Copy out the lines that include the word "object".
┌────────
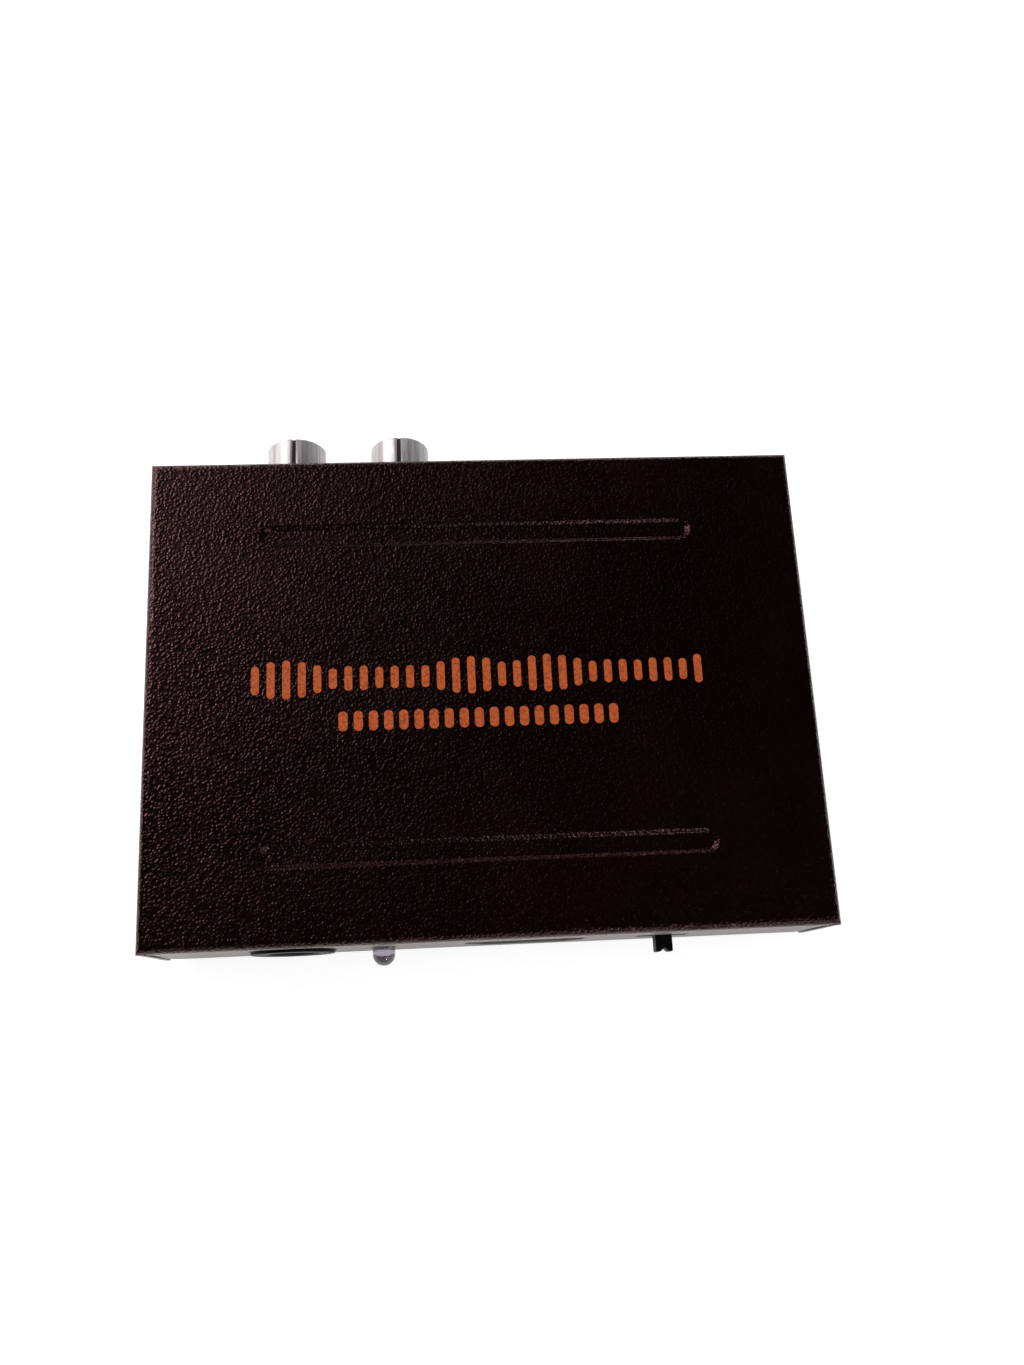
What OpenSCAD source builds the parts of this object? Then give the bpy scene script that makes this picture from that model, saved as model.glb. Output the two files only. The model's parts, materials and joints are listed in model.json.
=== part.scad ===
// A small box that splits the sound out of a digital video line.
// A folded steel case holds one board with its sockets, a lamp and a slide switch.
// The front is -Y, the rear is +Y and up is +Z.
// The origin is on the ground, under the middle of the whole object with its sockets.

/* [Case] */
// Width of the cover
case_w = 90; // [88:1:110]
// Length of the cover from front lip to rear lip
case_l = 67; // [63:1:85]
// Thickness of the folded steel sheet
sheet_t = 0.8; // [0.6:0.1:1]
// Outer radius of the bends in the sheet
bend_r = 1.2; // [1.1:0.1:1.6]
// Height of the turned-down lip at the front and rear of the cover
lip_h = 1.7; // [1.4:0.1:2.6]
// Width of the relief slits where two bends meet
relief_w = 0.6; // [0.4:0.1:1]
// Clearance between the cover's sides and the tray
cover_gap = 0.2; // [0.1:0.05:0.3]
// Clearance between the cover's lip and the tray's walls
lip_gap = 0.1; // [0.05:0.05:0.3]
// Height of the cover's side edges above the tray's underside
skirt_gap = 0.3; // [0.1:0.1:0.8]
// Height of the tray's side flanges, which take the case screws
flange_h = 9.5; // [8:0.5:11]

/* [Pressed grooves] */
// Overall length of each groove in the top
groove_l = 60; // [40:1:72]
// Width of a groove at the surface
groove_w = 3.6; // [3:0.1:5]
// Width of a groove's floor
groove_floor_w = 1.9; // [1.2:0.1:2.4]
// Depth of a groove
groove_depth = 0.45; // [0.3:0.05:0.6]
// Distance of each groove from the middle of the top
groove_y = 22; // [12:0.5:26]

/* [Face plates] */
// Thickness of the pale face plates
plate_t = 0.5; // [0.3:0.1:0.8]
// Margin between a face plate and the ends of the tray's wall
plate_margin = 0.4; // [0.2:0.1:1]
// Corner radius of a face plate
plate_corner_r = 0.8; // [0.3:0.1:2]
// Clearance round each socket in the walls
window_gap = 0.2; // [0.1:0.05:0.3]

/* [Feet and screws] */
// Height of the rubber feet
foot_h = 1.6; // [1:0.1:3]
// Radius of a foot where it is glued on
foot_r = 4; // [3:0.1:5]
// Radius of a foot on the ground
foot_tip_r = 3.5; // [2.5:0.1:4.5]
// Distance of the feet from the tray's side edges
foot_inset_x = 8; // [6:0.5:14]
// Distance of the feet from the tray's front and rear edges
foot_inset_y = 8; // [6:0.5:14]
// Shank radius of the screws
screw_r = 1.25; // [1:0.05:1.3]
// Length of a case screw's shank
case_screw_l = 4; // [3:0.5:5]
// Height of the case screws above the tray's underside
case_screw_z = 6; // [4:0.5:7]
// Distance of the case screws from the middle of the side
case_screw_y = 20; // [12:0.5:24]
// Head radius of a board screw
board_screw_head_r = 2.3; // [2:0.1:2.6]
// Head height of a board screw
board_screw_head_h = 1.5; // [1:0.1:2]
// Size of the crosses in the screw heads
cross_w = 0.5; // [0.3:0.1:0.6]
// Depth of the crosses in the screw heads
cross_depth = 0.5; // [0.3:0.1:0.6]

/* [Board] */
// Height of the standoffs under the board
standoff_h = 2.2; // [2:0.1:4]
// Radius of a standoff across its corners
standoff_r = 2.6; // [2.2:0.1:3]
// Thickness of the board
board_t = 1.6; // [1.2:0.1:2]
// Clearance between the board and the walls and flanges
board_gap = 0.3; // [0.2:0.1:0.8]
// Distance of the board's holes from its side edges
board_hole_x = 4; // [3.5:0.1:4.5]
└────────
» RESULT OF THE EXERCISE
What OpenSCAD source builds the parts of this object? Then give the bpy scene script that makes this picture from that model, saved as model.glb. Output the two files only. The model's parts, materials and joints are listed in model.json.
// The origin is on the ground, under the middle of the whole object with its sockets.